Les regalia sont un ensemble d’objets sacrés ou traditionnels qui sont utilisés au cours d’une cérémonie ou d’un rituel royal. Les joyaux de la Couronne, telles les couronnes qui seront présentées le 6 mai prochain en font partie, mais il y a également d’autres objets moins connus, qui n’ont plus été utilisés depuis 70 ans, lors du couronnement de la reine Elizabeth II. Il y a par exemple la cuillère en vermeil qui a été utilisée pour oindre le roi Jacques 1e en 1603 puis a été utilisée pour les couronnements ultérieurs.

La plupart des joyaux royaux britanniques ont disparu lors de la période républicaine de Cromwell, au milieu du 17e siècle. Il a donc fallu recréer, souvent à l’identique, la plupart de ces objets, une fois la monarchie rétablie. La cuillère en vermeil est l’un des rares regalia authentiques à avoir échappé à la fonte. L’huile sainte est versée dans la cuillère avant d’oindre le roi.
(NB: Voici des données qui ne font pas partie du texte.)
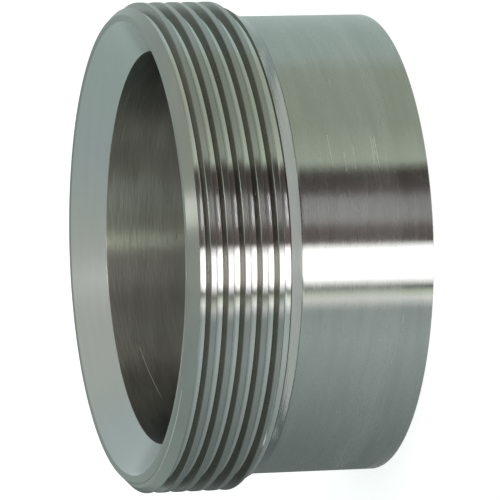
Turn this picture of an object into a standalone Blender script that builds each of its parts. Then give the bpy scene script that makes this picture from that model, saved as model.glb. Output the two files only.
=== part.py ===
"""Threaded bevel seat ferrule, the male half of a sanitary pipe union, turned in one piece.

A length of tube carries a wider threaded head. The nut of the union runs on the head's trapezoidal
thread and pulls a plain cone into the conical seat in its mouth. The part stands on its tube end:
Z is its axis, and the tube end's face lies at z = 0.
"""

import math

import bmesh
import bpy
from mathutils import Vector

NAME = "ferrule"
MM = 0.001

# Driving sizes
LENGTH = 46.7 * MM
TUBE_WALL = 6.3 * MM
HEAD_STEP = 2.85 * MM  # from the tube's outside out to the crests

THREAD_DIAMETER = 92.0 * MM
PITCH = 3.175 * MM  # 8 threads to the inch, right-handed
THREAD_DEPTH = 1.84 * MM
CREST_WIDTH = 0.36 * PITCH
FLANK_ANGLE = math.radians(14.5)
START_ANGLE = math.radians(225)  # from +X, where the groove's middle meets the front face's plane

HEAD_LENGTH = 17.6 * MM  # from the front face back to the last full crest
NOSE_CHAMFER = 2.2 * MM  # both ways, at 45 degrees
END_CHAMFER = 0.9 * MM  # both ways, behind the last crest
BACK_CONE_ANGLE = math.radians(30)  # between the cone's side and the axis
BACK_FILLET = 1.6 * MM

SEAT_ANGLE = math.radians(45)  # between the seat's side and the axis
LIP_WIDTH = 1.2 * MM  # the flat ring between seat and nose chamfer

LIP_EDGE = 0.25 * MM  # the radius on both edges of the lip
TUBE_EDGE = 0.2 * MM  # the break on both edges of the tube's end

# Fineness of the mesh
STEPS = 96  # round the axis, and for each turn of the thread
EDGE_SEGMENTS = 2
FILLET_SEGMENTS = 4
SHARP_ANGLE = math.radians(20)
WELD = 0.002 * MM

# Sizes that follow
THREAD_RADIUS = THREAD_DIAMETER / 2
ROOT_RADIUS = THREAD_RADIUS - THREAD_DEPTH
TUBE_RADIUS = THREAD_RADIUS - HEAD_STEP
BORE_RADIUS = TUBE_RADIUS - TUBE_WALL
NOSE_RADIUS = THREAD_RADIUS - NOSE_CHAMFER
MOUTH_RADIUS = NOSE_RADIUS - LIP_WIDTH
SEAT_DEPTH = (MOUTH_RADIUS - BORE_RADIUS) / math.tan(SEAT_ANGLE)
THREAD_END = LENGTH - HEAD_LENGTH
CONE_TOP_RADIUS = THREAD_RADIUS - END_CHAMFER
CONE_TOP = THREAD_END - END_CHAMFER
CONE_FOOT = CONE_TOP - (CONE_TOP_RADIUS - TUBE_RADIUS) / math.tan(BACK_CONE_ANGLE)


def clear_scene():
    for obj in list(bpy.data.objects):
        bpy.data.objects.remove(obj, do_unlink=True)


def new_collection(name):
    collection = bpy.data.collections.new(name)
    bpy.context.scene.collection.children.link(collection)
    return collection


def arc_points(before, corner, after, radius, segments):
    """Points of the arc that rounds a corner of the profile, from the side before it to the side after."""
    to_before = (before - corner).normalized()
    to_after = (after - corner).normalized()
    half_angle = to_before.angle(to_after) / 2
    start = corner + to_before * radius / math.tan(half_angle)
    end = corner + to_after * radius / math.tan(half_angle)
    middle = corner + (to_before + to_after).normalized() * radius / math.sin(half_angle)
    sweep = (start - middle).angle(end - middle)
    points = []
    for index in range(segments + 1):
        done = sweep * index / segments
        from_start = math.sin(sweep - done) / math.sin(sweep)
        from_end = math.sin(done) / math.sin(sweep)
        points.append(middle + (start - middle) * from_start + (end - middle) * from_end)
    return points


def rounded_profile(corners):
    """The closed profile, with an arc in place of each corner that has a radius.

    A corner is its radius from the axis, its height, its rounding radius and its number of segments.
    """
    points = [Vector((across, height)) for across, height, _, _ in corners]
    profile = []
    for index, (_, _, radius, segments) in enumerate(corners):
        before = points[index - 1]
        after = points[(index + 1) % len(points)]
        if segments:
            profile += arc_points(before, points[index], after, radius, segments)
        else:
            profile.append(points[index])
    return profile


def profile_object(name, profile, collection):
    """A closed outline of edges in the XZ plane, for a Screw modifier to turn."""
    mesh = bpy.data.meshes.new(name)
    points = [(across, 0, height) for across, height in profile]
    edges = [(index, (index + 1) % len(points)) for index in range(len(points))]
    mesh.from_pydata(points, edges, [])
    obj = bpy.data.objects.new(name, mesh)
    collection.objects.link(obj)
    return obj


def add_screw(obj, rise=0.0, turns=1):
    """Turns the outline round Z, once to close on itself or several times while it rises."""
    screw = obj.modifiers.new("Screw", "SCREW")
    screw.axis = "Z"
    screw.angle = 2 * math.pi
    screw.screw_offset = rise
    screw.iterations = turns
    screw.steps = STEPS
    screw.render_steps = STEPS
    screw.use_merge_vertices = rise == 0
    screw.merge_threshold = 0.00001


def bake(obj):
    """Replaces the outline with the mesh that the modifiers make of it."""
    bpy.context.view_layer.update()
    graph = bpy.context.evaluated_depsgraph_get()
    mesh = bpy.data.meshes.new_from_object(obj.evaluated_get(graph))
    obj.modifiers.clear()
    obj.data = mesh
    mesh.name = obj.name


def turned_body(collection):
    """The whole part before its thread is cut, down its outside, up its bore and out along its seat."""
    profile = rounded_profile([
        (NOSE_RADIUS, LENGTH, LIP_EDGE, EDGE_SEGMENTS),
        (THREAD_RADIUS, LENGTH - NOSE_CHAMFER, 0, 0),
        (THREAD_RADIUS, THREAD_END, 0, 0),
        (CONE_TOP_RADIUS, CONE_TOP, 0, 0),
        (TUBE_RADIUS, CONE_FOOT, BACK_FILLET, FILLET_SEGMENTS),
        (TUBE_RADIUS, 0, TUBE_EDGE, 1),
        (BORE_RADIUS, 0, TUBE_EDGE, 1),
        (BORE_RADIUS, LENGTH - SEAT_DEPTH, 0, 0),
        (MOUTH_RADIUS, LENGTH, LIP_EDGE, EDGE_SEGMENTS),
    ])
    body = profile_object(NAME, profile, collection)
    add_screw(body)
    return body


def groove_section():
    """The groove's section with the middle of its root at height 0, reaching out past the crests."""
    reach = THREAD_RADIUS + THREAD_DEPTH / 2
    root_width = PITCH - CREST_WIDTH - 2 * THREAD_DEPTH * math.tan(FLANK_ANGLE)
    mouth_width = root_width + 2 * (reach - ROOT_RADIUS) * math.tan(FLANK_ANGLE)
    return [
        (reach, mouth_width / 2),
        (reach, -mouth_width / 2),
        (ROOT_RADIUS, -root_width / 2),
        (ROOT_RADIUS, root_width / 2),
    ]


def close_ends(mesh):
    """Fills the two open ends of the coiled groove, and turns all its faces outwards."""
    shape = bmesh.new()
    shape.from_mesh(mesh)
    open_edges = [edge for edge in shape.edges if edge.is_boundary]
    bmesh.ops.holes_fill(shape, edges=open_edges, sides=len(groove_section()))
    bmesh.ops.recalc_face_normals(shape, faces=shape.faces)
    shape.to_mesh(mesh)
    shape.free()


def thread_cutter(collection):
    """The groove as a solid coil that starts over the tube and leaves through the nose chamfer."""
    top = LENGTH + PITCH / 2
    root_meets_cone = CONE_FOOT + (ROOT_RADIUS - TUBE_RADIUS) / math.tan(BACK_CONE_ANGLE)
    turns = math.ceil((top - root_meets_cone) / PITCH) + 1
    cutter = profile_object("thread_cutter", groove_section(), collection)
    add_screw(cutter, rise=PITCH, turns=turns)
    bake(cutter)
    close_ends(cutter.data)
    cutter.location.z = top - turns * PITCH
    cutter.rotation_euler.z = START_ANGLE + math.pi  # half a pitch up is half a turn on
    cutter.hide_render = True
    cutter.display_type = "WIRE"
    return cutter


def cut(body, cutter):
    boolean = body.modifiers.new("Thread", "BOOLEAN")
    boolean.operation = "DIFFERENCE"
    boolean.solver = "EXACT"
    boolean.object = cutter


def weld(mesh):
    """Makes one of the points that body and cutter share along the crests' edges."""
    shape = bmesh.new()
    shape.from_mesh(mesh)
    bmesh.ops.remove_doubles(shape, verts=shape.verts, dist=WELD)
    shape.to_mesh(mesh)
    shape.free()


def steel():
    material = bpy.data.materials.new("turned_stainless")
    material.use_nodes = True
    shader = material.node_tree.nodes["Principled BSDF"]
    shader.inputs["Base Color"].default_value = (0.52, 0.53, 0.51, 1)
    shader.inputs["Metallic"].default_value = 1.0
    shader.inputs["Roughness"].default_value = 0.32
    return material


def main():
    clear_scene()
    parts = new_collection(NAME)
    cutters = new_collection("cutters")
    ferrule = turned_body(parts)
    cut(ferrule, thread_cutter(cutters))
    bake(ferrule)
    weld(ferrule.data)
    ferrule.data.shade_smooth()
    ferrule.data.set_sharp_from_angle(angle=SHARP_ANGLE)
    ferrule.data.materials.append(steel())


main()
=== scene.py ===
# %% [markdown]
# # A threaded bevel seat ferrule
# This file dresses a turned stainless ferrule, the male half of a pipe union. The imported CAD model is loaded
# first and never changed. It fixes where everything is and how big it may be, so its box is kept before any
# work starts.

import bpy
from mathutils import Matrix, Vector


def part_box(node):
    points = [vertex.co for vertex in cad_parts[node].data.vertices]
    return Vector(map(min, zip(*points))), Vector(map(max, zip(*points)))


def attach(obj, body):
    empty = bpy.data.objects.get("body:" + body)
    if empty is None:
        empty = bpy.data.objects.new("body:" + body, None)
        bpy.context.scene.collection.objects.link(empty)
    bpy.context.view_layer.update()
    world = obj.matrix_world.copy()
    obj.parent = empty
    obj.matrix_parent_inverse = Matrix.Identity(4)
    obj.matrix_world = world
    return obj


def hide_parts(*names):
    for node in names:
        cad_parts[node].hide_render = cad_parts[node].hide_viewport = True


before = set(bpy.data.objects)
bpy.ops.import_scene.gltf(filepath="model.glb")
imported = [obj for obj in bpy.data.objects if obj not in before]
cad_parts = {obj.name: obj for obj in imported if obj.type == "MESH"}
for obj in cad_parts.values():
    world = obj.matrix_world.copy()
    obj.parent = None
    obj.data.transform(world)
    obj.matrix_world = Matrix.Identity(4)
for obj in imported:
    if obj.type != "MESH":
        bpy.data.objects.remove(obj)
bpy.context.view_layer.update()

# %% Modules
import math

import bmesh
import bpy
import numpy as np
from mathutils import Matrix, Vector

# %% [markdown]
# ## The sizes
# The ferrule is one turned piece. A tube carries a wider head with a trapezoidal thread, and the head's
# mouth is a 45 degree seat. These are the same sizes as in the CAD model, in metres. The two that the
# model's box shows are measured from it, so that they can't drift apart.

# %% Sizes of the turned piece
MM = 0.001
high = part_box("ferrule")[1]
LENGTH = high.z
THREAD_RADIUS = high.x

PITCH = 3.175 * MM
THREAD_DEPTH = 1.84 * MM
CREST_WIDTH = 0.36 * PITCH
FLANK_ANGLE = math.radians(14.5)
START_ANGLE = math.radians(225)  # from +X, where the groove's middle meets the front face

HEAD_LENGTH = 17.6 * MM  # from the front face back to the last full crest
HEAD_STEP = 2.85 * MM  # from the tube's outside out to the crests
TUBE_WALL = 6.3 * MM
NOSE_CHAMFER = 2.2 * MM
END_CHAMFER = 0.9 * MM
BACK_CONE_ANGLE = math.radians(30)
LIP_WIDTH = 1.2 * MM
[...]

L’utilisation d’une cuillère lors des couronnements remonte au moins jusqu’au 14e siècle lors du couronnement de Saint-Édouard.

La plupart de ces regalia seront utilisés lors du couronnement de Charles III le 6 mai 2023. Ici, ceux utilisés lors du couronnement de son grand-père, George VI en 1936. Les 1 et 2 : les couronnes, les 3, 4, 5, 8 et 9 : les épées, les 6 et 7 : les orbes crucigères, les 10 et 11 : calice et plateau, le 12 : le sceptre du souverain avec colombe, le 13 : le sceptre du souverain avec croix, le 14 : les éperons et la bague, le 15 : l’ampoule et la cuillère, le 16 et le 17 : les bâtons (Photo : World History Archive / Alamy / Abacapress)
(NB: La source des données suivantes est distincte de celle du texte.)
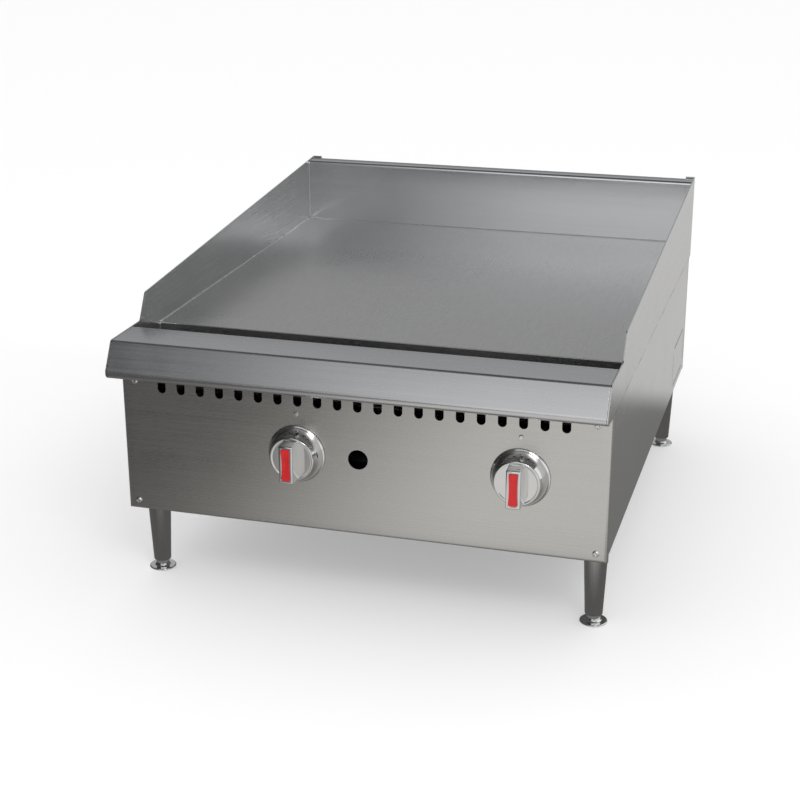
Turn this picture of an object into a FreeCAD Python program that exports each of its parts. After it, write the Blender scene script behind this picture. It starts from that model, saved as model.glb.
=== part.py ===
"""Two-burner countertop gas griddle with a flat steel plate, modelled as separate pieces.

Local frame while modelling: x to the right, y back from the face of the front panel, z up from the
underside of the body.  Each piece's Placement then moves it so that the origin of the finished
model is the bottom centre of its bounding box.
"""
import FreeCAD, Part
import math
import os
import types
import Sketcher

Vector = FreeCAD.Vector
Rotation = FreeCAD.Rotation

DIMENSIONS = {
    # body and sheet metal
    "body_width": 610.0, "body_depth": 735.0, "skin": 1.5, "bend_radius": 3.0, "leg_height": 100.0,
    "seam": 0.3, "inlet_reach": 30.0, "flange": 24.0,
    # front rail and splash guards
    "rail_top": 230.0, "rail_bottom": 186.0, "rail_crest": 22.7, "rail_corner": 48.1, "rail_back": 38.4,
    "rail_nose": 42.245, "nose_radius": 8.0, "rail_hem": 30.0, "rail_lip": 20.0,
    "step_foot": 60.0, "step_head": 79.0, "step_top": 262.0, "guard_top": 307.4, "guard_return": 12.0,
    "splash_front": 705.0, "splash_top": 305.3, "splash_drop": 18.0,
    # griddle plate and trough
    "plate_front": 115.0, "plate_top": 212.0, "plate_thick": 19.0, "plate_chamfer": 1.0,
    "trough_floor": 150.0, "trough_lip": 25.0, "drain_x": 225.0, "drain_y": 77.0, "drain_radius": 19.5,
    "chute_end": 92.0, "chute_flange": 26.0,
    # front panel
    "panel_return": 8.0, "side_notch": 25.0, "slot_count": 21.0, "slot_pitch": 25.15,
    "slot_width": 10.6, "slot_low": 159.0, "slot_high": 182.0, "control_z": 98.5,
    "left_control_x": -77.5, "right_control_x": 199.0,
    "control_hole": 9.0, "port_radius": 12.5, "stud_z": 149.0, "stud_hole": 1.6,
    "panel_screw_low_x": 291.0, "panel_screw_low_z": 12.0, "panel_screw_high_x": 287.5,
    "panel_screw_high_z": 172.0, "screw_shank": 2.0, "screw_head": 4.2, "screw_rise": 2.2,
    "screw_reach": 8.0, "screw_hole": 2.15,
    # side and rear panels
    "side_top": 190.0, "knockout_front": 595.0, "knockout_rear": 716.0, "knockout_low": 15.0,
    "knockout_high": 76.0, "knockout_slit": 1.8, "knockout_tab": 9.0, "rear_top": 304.0,
    "flue_count": 11.0, "flue_pitch": 48.0, "flue_wide": 36.0, "flue_tall": 9.0, "flue_z": 262.0,
    "rear_screw_x": 287.0, "guard_screw_x": 297.5,
    # legs and feet
    "leg_x": 284.5, "leg_front": 45.0, "leg_rear": 660.0, "leg_top_radius": 15.0, "leg_end_radius": 11.0,
    "leg_end": 88.0, "leg_bore": 8.55, "leg_bore_top": 40.0, "stud_radius": 4.0, "leg_stud_top": 18.0,
    "foot_neck": 8.5, "foot_radius": 17.0, "foot_thick": 3.0, "foot_stem_top": 46.0,
    "foot_blend": 1.5, "foot_edge": 0.8,
    "mount_plate": 3.0, "mount_wide": 26.0, "mount_long": 60.0, "nut_radius": 7.5, "nut_thick": 6.5,
    # grease drawer
    "drawer_front": 30.0, "drawer_rear": 180.0, "drawer_floor": 20.0, "drawer_top": 86.0,
    "drawer_inner_end": 138.0, "drawer_gap": 1.0, "finger_wide": 60.0, "finger_tall": 16.0,
    "finger_z": 68.0, "runner_reach": 12.0, "runner_inset": 4.0, "runner_end": 2.0,
    "runner_foot": 7.6, "runner_top": 45.0, "pan_depth": 15.0,
    # burner box
    "shield_x": 236.0, "shield_front": 195.0, "shield_rear": 725.0, "shield_flange": 15.0,
    "radiant_half": 222.0, "radiant_z": 40.0, "baffle_y": 190.0, "burner_hole": 17.0,
    "window_half": 50.0, "window_radius": 18.0, "support_wide": 25.0, "support_thick": 3.0,
    "support_front": 145.0, "bracket_foot": 20.0,
    # burners
    "burner_radius": 16.0, "burner_wall": 1.5, "burner_turn": 62.0, "burner_start": 124.0,
    "burner_bend_y": 600.0, "burner_end_y": 208.0, "mixer_radius": 20.0, "mixer_length": 28.0,
    "port_hole": 1.5, "port_pitch": 15.0, "port_count": 24.0, "port_first": 228.0,
    "shutter_gap": 0.3, "shutter_wall": 1.5, "shutter_length": 18.0, "air_slot": 8.0,
    "air_window": 12.0, "air_setback": 6.0, "shutter_edge": 3.0,
    # gas train
    "pipe_radius": 13.35, "pipe_wall": 2.87, "manifold_y": 62.0, "manifold_z": 72.0,
    "manifold_left": 112.0, "supply_x": 262.0, "elbow_radius": 17.0, "elbow_reach": 30.0,
    "collar_radius": 16.0, "collar_start": 695.0, "collar_proud": 2.0, "socket_depth": 12.0,
    "stem_radius": 4.0, "stem_clearance": 0.05, "stem_back": 38.0, "stem_out": 30.0,
    "valve_radius": 11.0, "bonnet_radius": 13.0, "neck_radius": 7.0, "outlet_radius": 8.0,
    "valve_neck_end": 18.0, "valve_bonnet_end": 30.0, "valve_body_end": 70.0, "valve_taper": 2.0,
    "valve_outlet_end": 90.0, "valve_seat": 40.0, "plug_thread": 9.0, "plug_head": 6.0,
    "orifice_thread": 22.0, "orifice_barrel": 26.0,
    "stub_radius": 7.0, "gas_bore": 3.0, "hood_radius": 9.0, "hood_end": 130.0, "orifice": 1.2,
    "pilot_x": 40.0, "pilot_z": 98.0, "pilot_tube": 3.0, "pilot_head": 5.0, "pilot_y": 205.0,
    "pilot_wall": 1.5, "pilot_post_over": 7.0, "pilot_arm": 18.0, "pilot_socket": 12.0, "pilot_start": 10.0,
    "pilot_entry": 6.0, "pilot_length": 32.0, "pilot_strip": 10.0, "pilot_strip_drop": 12.0,
    "pilot_shelf": 24.0, "pilot_post_half": 4.0, "pilot_post_start": 8.0, "pilot_post_thick": 2.0,
    # knobs
    "knob_rim": 36.0, "knob_disc": 26.8, "knob_disc_y": 21.0, "knob_gap": 1.0, "knob_hub": 9.0,
    "grip_wide": 18.8, "grip_long": 48.6, "grip_out": 41.0, "grip_round": 2.0, "insert_wide": 11.6, "insert_long": 40.6,
    "insert_sunk": 1.6, "insert_proud": 0.5, "rim_edge": 2.2, "rim_step": 1.2, "disc_edge": 0.6,
    "stud_head": 3.0, "stud_tip": 2.3, "stud_rise": 3.0, "stud_shank": 1.5, "stud_reach": 4.0,
}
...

Le roi Charles III portera des éperons fabriqués en 1661 pour le roi Charles II. Ces éperons en or, en cuir et en velours du 17e siècle symbolisent la chevalerie. Ils ont été modifiés en 1820 pour le roi George IV. L’utilisation d’éperons pour le couronnement remonte à celui de Richard Cœur de Lion en 1189.

Trois autres épées seront utilisées lors de la procession du couronnement à l’abbaye de Westminster. Il y a tout d’abord l’épée de la justice temporelle qui symbolise le rôle du monarque en tant que chef des forces armées. L’épée de la justice spirituelle symbolise le rôle du monarque en tant que défenseur de la foi. Le souverain britannique est aussi le gouverneur suprême de l’Église d’Angleterre. Et l’épée de la miséricorde, appelée Curtana, a une pointe émoussée et rappelle la miséricorde du souverain. Les épées ont été utilisées pour la première fois lors du couronnement du roi Charles Ier en 1626, fabriquées avec des lames du 16e siècle et des poignées du début 17e siècle. Les trois épées sont portées sans leurs fourreaux, pointes vers le haut.

Une quatrième épée sera présente à l’abbaye mais non utilisée. Elle restera dans son fourreau de cuir recouvert d’or. Il s’agit de l’épée d’offrande qui a été fabriquée en 1820 pour le couronnement du roi George IV. Elle est sertie de bijoux formant une rose, un chardon, un trèfle, des feuilles de chêne, des glands et des têtes de lion.

Deux autres épées seront apportées devant le souverain. Il y a l’épée d’État, qui symbolise l’autorité royale. Avec sa lame en acier et sa garde en vermeil, elle reste dans son fourreau de bois recouvert de velours. Il s’agit d’une des deux épées fabriquées au 17e siècle, dont une seule subsiste aujourd’hui. La dernière épée, présentée pointe vers le haut, dans un fourreau portant les armoiries du roi Guillaume III, est utilisée lors des cérémonies d’investiture, notamment celle de Charles, en tant que prince de Galles en 1969.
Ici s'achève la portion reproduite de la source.